Now researchers have developed a new spectrum for "hot" methane which can be used to detect the molecule at temperatures above that of Earth, up to 1,500K/1,220°C, something which was not possible before.

Astronomers analyse the way in which the atmospheres of remote planets absorb starlight of different colours and compare it to a model, or "spectrum", to identify different molecules and find out what the exoplanets are made of.

Professor Jonathan Tennyson (UCL Department of Physics and Astronomy), co-author of the study, said: "Current models of methane are incomplete, leading to a severe underestimation of methane levels on planets.

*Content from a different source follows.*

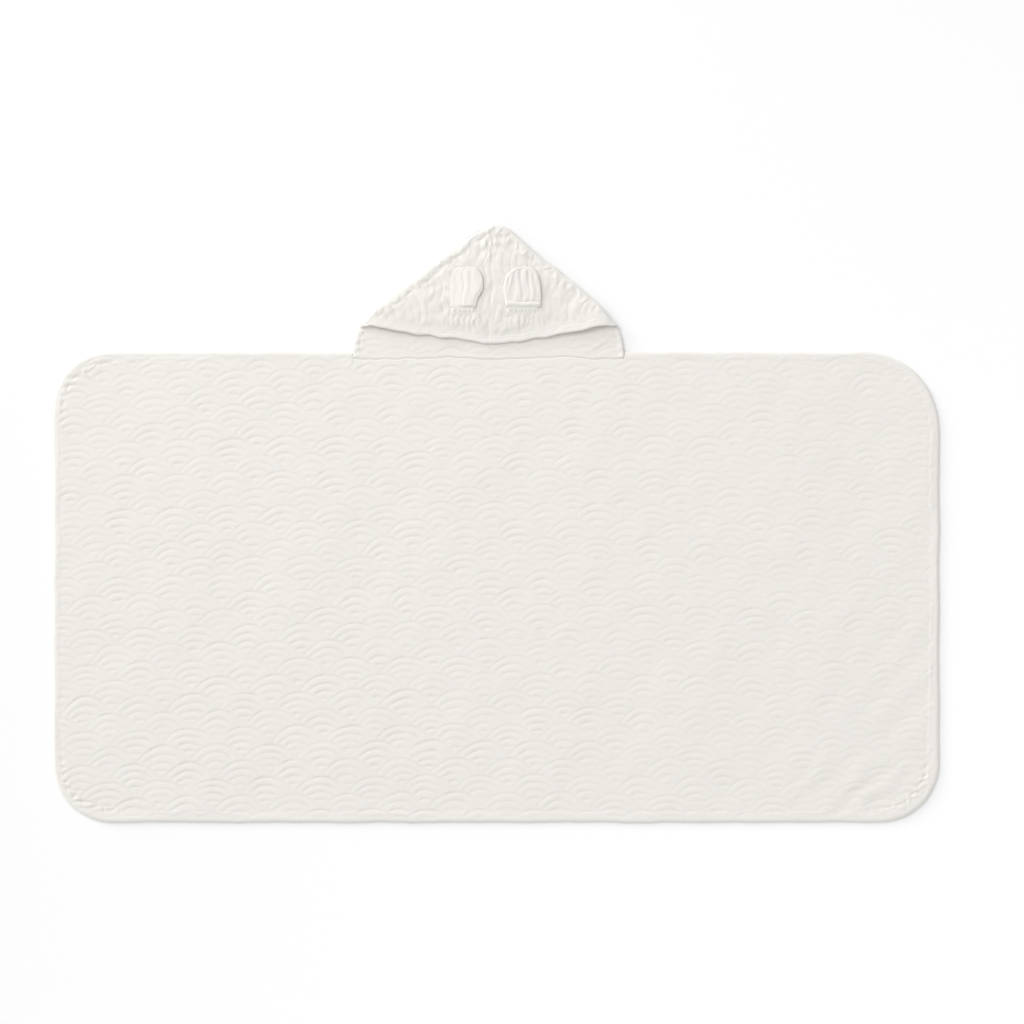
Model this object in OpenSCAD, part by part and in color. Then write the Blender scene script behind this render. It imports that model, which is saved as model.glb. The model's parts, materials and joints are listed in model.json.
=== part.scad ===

We anticipate our new model will have a big impact on the future study of planets and 'cool' stars external to our solar system, potentially helping scientists identify signs of extraterrestrial life."

In the new study the researchers used some of the UK's most advanced supercomputers, provided by the Distributed Research utilizing Advanced Computing (DiRAC) project and run by the University of Cambridge, to calculate nearly 10 billion spectroscopic lines, each with a distinct colour at which methane can absorb light.

The new list of lines is 2,000 times bigger than any previous study, which means it can give more accurate information across a broader range of temperatures than was previously possible.

The new model was tested and verified by successfully reproducing in detail the way in which the methane in failed stars, called brown dwarfs, absorbs light.

Meanwhile, in lab experiments, NASA scientists have matched the spectral signature of an unknown material the Cassini spacecraft detected in Titan's atmosphere at far-infrared wavelengths.

The spectral signature of the material suggested it was made up of a mixture of molecules. To investigate that mixture, the researchers combined gases in a chamber and let them react.

With the right gases, under the right conditions, the reactions in the lab should yield the same products found in Titan's smoggy atmosphere, but the possibilities are almost limitless in this case.

NASA scientists matched the spectral signature of an unknown material detected in Titan's atmosphere. The material contains aromatic hydrocarbons that include nitrogen, a subgroup called polycyclic aromatic nitrogen heterocycles. Image credit: NASA/Goddard/JPL

The logical starting point was to begin with the two gases most plentiful in Titan's atmosphere: nitrogen and methane. But these experiments never produced a mixture with a spectral signature to match to the one seen by Cassini. The best results were obtained when the researchers added a third gas, an aromatic that contained nitrogen.

"This is the closest anyone has come, to our knowledge, to recreating with lab experiments this particular feature seen in the Cassini data," said Joshua Sebree, the lead author of the study.

Now that the basic recipe has been demonstrated, future work will concentrate on tweaking the experimental conditions to perfect it.